**Records for the exercise**
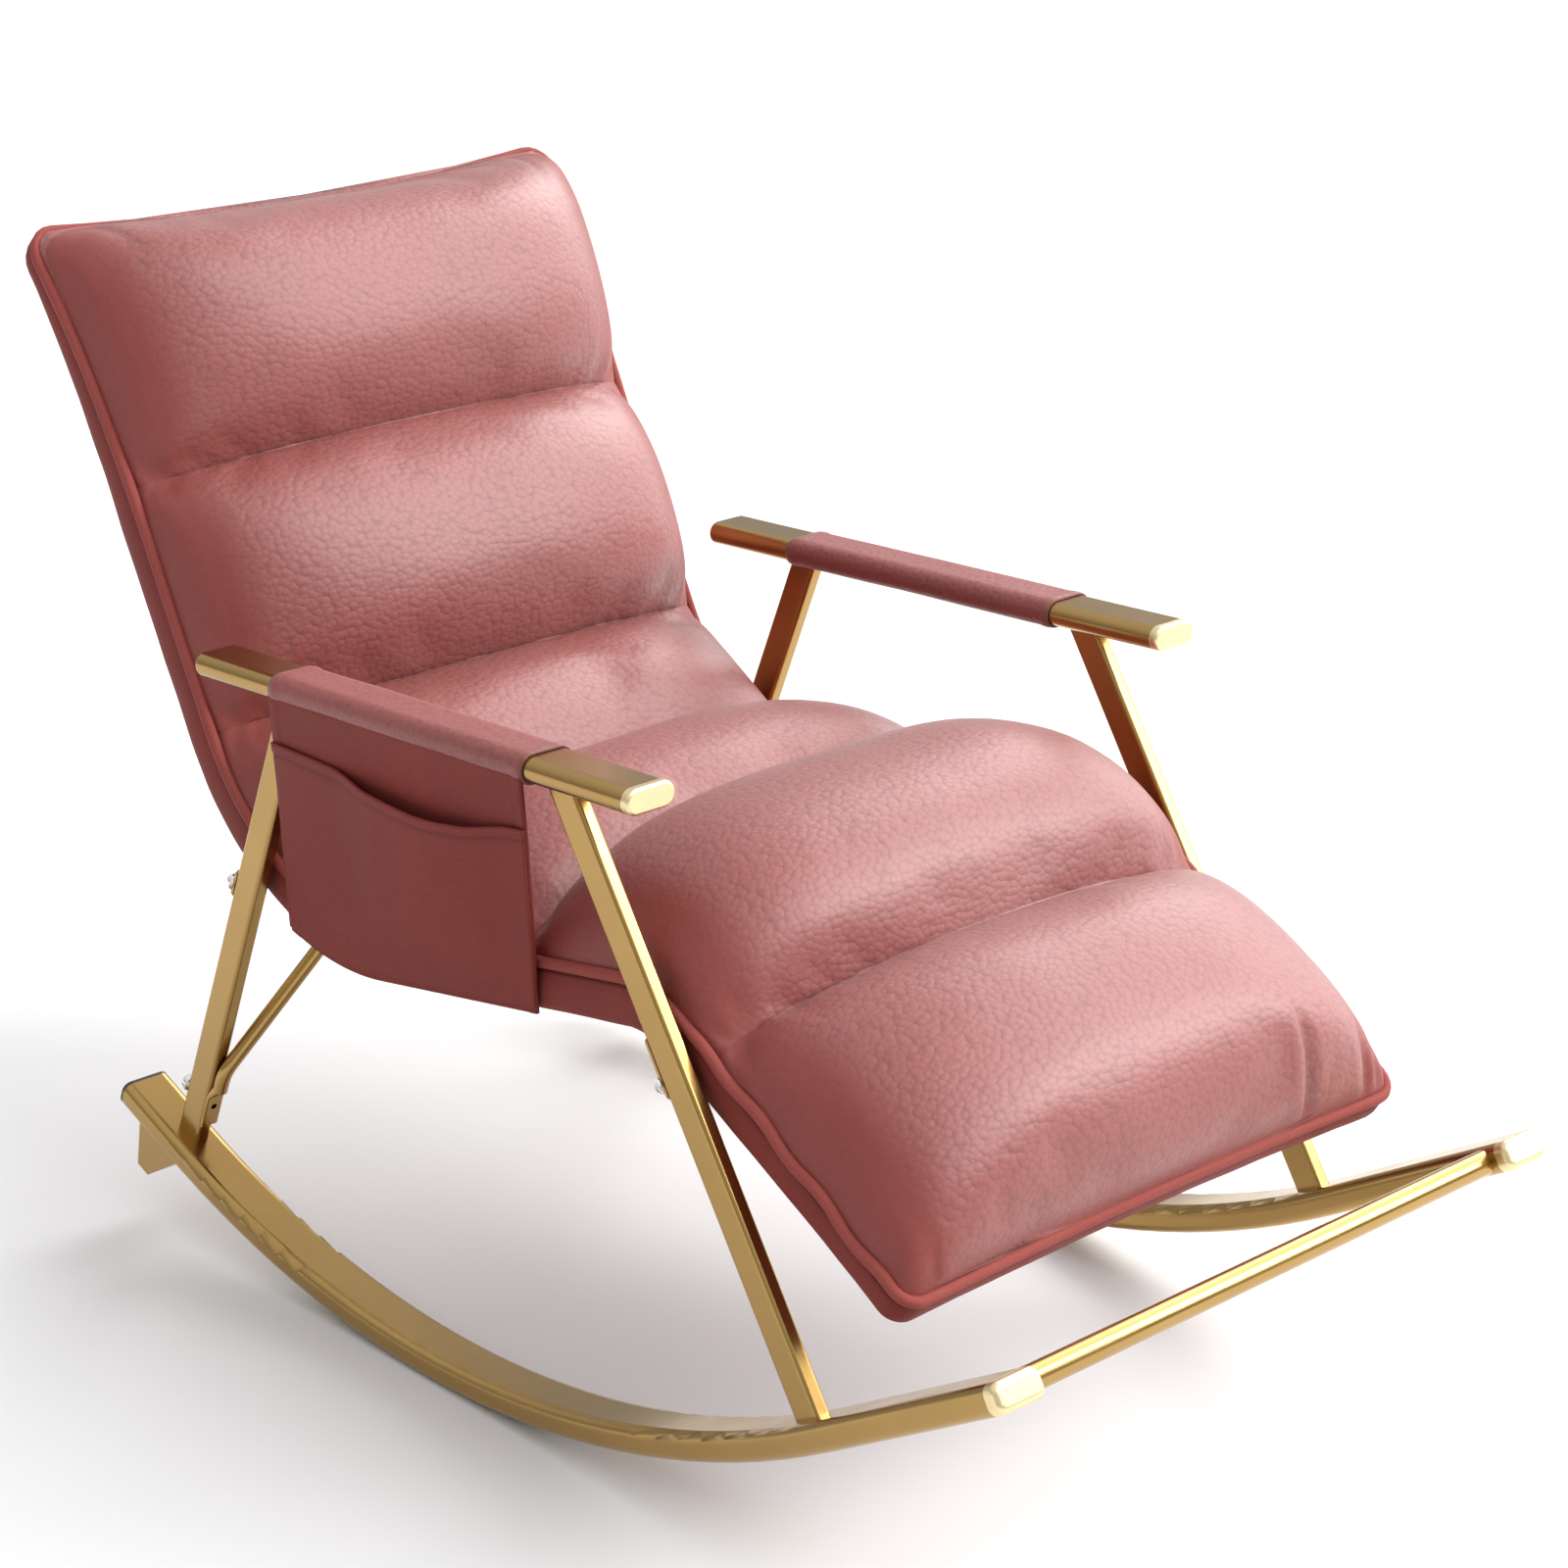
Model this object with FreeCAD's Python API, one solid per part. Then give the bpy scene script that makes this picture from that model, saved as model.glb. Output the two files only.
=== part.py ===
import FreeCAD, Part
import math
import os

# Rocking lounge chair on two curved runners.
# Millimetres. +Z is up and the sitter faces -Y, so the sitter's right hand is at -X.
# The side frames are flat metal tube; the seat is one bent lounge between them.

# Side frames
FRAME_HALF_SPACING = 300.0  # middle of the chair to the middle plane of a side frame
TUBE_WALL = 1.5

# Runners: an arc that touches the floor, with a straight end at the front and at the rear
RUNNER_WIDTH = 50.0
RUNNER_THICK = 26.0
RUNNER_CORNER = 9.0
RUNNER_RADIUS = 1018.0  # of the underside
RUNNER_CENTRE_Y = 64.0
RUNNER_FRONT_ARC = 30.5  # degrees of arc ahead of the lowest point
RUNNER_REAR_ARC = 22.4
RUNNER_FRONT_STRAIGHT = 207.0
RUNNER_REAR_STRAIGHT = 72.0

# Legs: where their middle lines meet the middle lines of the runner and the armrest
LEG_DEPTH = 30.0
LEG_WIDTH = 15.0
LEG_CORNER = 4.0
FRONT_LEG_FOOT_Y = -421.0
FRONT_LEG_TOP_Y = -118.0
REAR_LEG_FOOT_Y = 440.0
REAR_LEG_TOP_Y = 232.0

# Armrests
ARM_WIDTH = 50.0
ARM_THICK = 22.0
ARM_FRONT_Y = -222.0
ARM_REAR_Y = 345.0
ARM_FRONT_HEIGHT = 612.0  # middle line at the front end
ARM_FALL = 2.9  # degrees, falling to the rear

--

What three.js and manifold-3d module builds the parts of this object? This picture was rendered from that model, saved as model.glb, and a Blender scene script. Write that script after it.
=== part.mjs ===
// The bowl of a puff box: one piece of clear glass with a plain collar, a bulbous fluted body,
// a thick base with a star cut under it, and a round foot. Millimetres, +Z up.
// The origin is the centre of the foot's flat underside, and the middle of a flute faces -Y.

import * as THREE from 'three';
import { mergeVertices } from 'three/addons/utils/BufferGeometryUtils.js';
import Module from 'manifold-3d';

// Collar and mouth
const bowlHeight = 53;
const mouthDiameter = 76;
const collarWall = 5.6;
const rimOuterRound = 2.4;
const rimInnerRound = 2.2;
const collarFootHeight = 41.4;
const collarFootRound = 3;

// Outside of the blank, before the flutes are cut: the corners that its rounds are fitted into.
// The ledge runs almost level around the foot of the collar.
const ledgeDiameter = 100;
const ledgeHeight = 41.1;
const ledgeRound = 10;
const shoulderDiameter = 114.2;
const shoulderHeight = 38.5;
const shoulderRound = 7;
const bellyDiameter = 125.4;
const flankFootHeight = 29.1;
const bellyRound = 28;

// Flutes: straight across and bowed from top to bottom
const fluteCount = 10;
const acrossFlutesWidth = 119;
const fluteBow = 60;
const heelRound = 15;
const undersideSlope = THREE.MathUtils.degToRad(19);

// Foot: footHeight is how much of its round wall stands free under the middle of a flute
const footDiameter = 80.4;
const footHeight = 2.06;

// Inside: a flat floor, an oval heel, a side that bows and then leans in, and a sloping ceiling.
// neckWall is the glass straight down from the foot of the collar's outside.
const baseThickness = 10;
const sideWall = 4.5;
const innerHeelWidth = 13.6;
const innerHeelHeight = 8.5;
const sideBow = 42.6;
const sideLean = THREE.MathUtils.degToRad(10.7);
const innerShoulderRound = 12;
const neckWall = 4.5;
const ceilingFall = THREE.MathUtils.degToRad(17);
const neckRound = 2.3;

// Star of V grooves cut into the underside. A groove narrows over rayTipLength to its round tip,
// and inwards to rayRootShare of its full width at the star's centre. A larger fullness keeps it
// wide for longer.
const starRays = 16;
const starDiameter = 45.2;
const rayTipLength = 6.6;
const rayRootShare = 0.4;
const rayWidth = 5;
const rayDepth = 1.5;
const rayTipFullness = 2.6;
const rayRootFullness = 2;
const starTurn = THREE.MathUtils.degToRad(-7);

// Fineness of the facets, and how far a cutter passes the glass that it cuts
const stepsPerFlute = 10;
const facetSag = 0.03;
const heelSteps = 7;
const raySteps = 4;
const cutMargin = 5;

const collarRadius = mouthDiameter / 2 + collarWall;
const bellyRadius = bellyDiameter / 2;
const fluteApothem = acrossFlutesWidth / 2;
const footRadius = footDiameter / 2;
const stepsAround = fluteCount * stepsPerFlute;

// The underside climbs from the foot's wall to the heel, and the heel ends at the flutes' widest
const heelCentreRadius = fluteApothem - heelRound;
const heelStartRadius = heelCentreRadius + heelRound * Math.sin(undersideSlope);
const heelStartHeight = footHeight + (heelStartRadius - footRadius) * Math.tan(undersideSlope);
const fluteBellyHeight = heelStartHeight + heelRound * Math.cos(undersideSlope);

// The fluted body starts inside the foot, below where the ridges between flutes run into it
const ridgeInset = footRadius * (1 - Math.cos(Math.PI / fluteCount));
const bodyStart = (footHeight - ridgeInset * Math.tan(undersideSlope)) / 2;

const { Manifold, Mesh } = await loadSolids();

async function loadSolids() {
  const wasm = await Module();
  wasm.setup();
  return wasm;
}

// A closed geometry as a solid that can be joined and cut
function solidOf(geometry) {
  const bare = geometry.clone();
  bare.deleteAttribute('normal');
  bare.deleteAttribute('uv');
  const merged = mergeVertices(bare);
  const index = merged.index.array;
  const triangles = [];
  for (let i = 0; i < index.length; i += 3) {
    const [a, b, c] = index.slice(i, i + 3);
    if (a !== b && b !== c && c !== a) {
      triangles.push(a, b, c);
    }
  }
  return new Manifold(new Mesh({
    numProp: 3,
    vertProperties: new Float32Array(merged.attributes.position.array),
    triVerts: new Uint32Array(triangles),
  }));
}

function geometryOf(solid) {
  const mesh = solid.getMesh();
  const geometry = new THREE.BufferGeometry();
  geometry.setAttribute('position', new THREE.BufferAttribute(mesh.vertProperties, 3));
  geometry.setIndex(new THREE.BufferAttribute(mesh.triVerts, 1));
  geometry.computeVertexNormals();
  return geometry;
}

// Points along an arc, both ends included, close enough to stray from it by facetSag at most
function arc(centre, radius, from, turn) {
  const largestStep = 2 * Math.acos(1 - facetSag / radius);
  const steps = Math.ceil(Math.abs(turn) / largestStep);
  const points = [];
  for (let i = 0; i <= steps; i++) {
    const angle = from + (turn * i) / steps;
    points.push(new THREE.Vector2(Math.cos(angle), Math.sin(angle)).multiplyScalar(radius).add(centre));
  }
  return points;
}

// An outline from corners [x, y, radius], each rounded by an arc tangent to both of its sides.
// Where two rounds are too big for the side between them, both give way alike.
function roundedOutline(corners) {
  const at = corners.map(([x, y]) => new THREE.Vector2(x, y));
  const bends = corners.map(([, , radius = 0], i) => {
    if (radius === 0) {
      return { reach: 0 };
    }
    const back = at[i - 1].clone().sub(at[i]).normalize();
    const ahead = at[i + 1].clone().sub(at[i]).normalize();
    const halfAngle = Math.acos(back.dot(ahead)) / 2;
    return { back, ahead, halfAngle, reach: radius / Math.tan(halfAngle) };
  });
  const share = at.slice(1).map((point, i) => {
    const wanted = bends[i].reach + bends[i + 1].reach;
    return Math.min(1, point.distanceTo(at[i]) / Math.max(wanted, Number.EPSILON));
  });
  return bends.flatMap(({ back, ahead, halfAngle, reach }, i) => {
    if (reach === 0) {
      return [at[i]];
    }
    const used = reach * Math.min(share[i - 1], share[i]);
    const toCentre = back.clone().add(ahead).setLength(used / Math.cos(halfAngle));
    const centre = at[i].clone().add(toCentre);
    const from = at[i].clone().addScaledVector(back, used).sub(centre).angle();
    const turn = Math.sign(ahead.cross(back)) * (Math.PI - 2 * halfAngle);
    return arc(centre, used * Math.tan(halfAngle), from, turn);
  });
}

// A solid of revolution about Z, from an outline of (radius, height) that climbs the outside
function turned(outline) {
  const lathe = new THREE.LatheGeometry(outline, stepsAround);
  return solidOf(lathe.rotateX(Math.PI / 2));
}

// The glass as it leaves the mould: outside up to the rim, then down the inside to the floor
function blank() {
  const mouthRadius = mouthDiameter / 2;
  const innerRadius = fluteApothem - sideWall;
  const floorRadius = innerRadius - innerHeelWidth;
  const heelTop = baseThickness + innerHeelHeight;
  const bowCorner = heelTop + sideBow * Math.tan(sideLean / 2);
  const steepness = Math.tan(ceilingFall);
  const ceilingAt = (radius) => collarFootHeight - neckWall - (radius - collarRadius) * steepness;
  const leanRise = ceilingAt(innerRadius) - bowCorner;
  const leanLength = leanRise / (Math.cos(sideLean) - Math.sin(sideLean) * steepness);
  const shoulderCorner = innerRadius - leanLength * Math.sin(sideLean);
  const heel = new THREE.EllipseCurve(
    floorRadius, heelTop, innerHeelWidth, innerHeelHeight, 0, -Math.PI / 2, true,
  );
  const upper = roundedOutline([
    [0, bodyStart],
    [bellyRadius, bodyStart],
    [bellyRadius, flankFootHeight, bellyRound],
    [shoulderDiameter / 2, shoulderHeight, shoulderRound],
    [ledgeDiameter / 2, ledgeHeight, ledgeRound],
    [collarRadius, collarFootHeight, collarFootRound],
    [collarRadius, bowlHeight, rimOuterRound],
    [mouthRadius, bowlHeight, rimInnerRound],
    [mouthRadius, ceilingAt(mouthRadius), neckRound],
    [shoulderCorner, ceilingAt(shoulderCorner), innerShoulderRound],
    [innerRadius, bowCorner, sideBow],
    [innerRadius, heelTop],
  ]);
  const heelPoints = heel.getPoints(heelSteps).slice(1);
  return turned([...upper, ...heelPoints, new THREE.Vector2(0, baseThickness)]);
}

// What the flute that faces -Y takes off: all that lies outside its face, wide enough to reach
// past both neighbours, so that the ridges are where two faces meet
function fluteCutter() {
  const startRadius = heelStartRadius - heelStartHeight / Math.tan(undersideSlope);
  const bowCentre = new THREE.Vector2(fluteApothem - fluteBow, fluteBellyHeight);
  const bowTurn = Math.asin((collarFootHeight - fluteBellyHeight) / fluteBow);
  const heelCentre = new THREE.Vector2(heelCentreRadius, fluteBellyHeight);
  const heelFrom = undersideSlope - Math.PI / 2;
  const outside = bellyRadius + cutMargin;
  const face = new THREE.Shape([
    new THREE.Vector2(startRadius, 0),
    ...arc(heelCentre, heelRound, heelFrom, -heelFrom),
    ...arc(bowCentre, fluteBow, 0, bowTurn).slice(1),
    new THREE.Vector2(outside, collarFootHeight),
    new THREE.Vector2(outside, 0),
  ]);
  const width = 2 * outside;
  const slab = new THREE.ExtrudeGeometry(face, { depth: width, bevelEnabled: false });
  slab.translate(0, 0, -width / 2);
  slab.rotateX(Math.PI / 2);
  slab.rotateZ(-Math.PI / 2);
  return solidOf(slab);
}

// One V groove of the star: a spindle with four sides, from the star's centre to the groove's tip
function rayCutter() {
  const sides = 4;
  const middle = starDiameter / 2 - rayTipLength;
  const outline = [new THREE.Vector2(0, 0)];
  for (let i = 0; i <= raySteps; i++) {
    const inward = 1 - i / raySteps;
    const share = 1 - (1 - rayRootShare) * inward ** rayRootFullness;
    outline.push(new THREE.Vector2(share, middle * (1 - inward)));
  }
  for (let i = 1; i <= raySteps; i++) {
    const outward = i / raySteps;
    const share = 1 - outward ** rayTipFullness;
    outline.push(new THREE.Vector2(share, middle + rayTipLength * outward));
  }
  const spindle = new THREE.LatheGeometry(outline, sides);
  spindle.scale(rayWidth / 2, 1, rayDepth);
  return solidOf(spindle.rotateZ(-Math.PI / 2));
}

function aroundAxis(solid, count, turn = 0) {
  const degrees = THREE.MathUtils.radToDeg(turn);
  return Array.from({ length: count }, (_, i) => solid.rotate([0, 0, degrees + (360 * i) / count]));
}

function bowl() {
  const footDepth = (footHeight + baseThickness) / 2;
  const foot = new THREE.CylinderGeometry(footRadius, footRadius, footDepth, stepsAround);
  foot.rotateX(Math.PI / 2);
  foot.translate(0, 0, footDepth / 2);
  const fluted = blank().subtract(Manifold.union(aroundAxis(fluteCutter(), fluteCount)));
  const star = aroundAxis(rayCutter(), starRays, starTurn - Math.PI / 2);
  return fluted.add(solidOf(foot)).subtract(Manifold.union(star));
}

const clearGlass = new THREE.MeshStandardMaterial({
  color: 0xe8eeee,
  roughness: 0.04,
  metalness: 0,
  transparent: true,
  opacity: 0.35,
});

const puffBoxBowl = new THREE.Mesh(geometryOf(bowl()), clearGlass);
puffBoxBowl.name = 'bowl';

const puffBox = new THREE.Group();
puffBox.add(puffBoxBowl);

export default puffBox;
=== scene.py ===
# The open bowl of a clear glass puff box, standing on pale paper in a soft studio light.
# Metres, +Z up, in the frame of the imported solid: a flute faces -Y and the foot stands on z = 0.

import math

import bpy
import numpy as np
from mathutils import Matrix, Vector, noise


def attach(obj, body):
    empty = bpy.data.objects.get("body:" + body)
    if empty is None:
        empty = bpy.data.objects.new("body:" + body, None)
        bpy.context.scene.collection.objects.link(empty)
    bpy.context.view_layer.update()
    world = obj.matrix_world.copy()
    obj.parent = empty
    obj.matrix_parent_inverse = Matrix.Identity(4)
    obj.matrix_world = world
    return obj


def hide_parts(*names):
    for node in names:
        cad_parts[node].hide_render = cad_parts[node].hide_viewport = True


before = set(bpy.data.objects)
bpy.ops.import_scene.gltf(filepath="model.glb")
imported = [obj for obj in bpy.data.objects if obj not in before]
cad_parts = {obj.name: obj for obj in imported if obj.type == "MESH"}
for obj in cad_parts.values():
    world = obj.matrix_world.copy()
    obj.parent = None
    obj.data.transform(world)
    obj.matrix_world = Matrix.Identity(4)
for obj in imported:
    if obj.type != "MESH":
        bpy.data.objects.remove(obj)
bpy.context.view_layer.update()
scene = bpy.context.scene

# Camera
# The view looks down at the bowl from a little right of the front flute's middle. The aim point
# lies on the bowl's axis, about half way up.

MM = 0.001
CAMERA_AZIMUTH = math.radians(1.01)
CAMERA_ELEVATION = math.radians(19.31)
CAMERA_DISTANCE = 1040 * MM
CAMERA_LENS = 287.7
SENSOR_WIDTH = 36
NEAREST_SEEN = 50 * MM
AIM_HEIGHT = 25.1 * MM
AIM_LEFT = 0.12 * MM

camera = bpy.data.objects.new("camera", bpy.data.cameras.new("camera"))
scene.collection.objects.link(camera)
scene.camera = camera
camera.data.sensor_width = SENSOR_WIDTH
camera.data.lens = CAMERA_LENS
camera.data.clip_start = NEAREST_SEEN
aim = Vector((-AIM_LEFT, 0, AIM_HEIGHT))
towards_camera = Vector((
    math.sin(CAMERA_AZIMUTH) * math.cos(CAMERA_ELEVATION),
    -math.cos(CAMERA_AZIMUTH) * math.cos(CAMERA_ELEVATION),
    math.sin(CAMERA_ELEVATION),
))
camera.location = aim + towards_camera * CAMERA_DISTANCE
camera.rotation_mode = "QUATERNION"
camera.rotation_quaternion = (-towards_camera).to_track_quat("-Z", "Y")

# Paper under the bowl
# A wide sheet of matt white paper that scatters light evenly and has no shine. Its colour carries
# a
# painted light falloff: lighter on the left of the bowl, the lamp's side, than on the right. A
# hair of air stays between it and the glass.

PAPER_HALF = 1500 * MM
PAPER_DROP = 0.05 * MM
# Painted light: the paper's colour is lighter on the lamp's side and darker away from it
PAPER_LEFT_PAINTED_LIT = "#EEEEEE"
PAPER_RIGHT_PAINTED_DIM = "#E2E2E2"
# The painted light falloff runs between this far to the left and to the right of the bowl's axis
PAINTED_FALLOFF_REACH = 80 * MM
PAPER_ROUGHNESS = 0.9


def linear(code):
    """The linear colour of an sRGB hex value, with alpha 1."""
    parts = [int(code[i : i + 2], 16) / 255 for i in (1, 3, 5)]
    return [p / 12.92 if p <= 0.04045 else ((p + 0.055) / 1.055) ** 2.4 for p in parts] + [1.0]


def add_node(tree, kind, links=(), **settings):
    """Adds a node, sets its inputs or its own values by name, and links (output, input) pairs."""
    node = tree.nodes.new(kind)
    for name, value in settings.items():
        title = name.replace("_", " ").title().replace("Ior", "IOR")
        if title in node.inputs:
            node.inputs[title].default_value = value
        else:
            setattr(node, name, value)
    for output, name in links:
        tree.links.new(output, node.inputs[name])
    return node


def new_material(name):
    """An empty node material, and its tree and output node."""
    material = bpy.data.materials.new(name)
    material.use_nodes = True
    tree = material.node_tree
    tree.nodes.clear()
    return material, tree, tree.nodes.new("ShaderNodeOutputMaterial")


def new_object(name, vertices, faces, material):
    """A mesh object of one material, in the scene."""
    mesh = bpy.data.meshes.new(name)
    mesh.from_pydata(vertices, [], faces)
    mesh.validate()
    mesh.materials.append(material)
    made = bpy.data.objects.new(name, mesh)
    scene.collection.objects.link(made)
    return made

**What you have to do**
All lines above from the one containing "Model this object" to the one containing "TUBE_WALL = 1.5" must be repeated exactly, both lines included, and no others.

**Answer to the task**
Model this object with FreeCAD's Python API, one solid per part. Then give the bpy scene script that makes this picture from that model, saved as model.glb. Output the two files only.
=== part.py ===
import FreeCAD, Part
import math
import os

# Rocking lounge chair on two curved runners.
# Millimetres. +Z is up and the sitter faces -Y, so the sitter's right hand is at -X.
# The side frames are flat metal tube; the seat is one bent lounge between them.

# Side frames
FRAME_HALF_SPACING = 300.0  # middle of the chair to the middle plane of a side frame
TUBE_WALL = 1.5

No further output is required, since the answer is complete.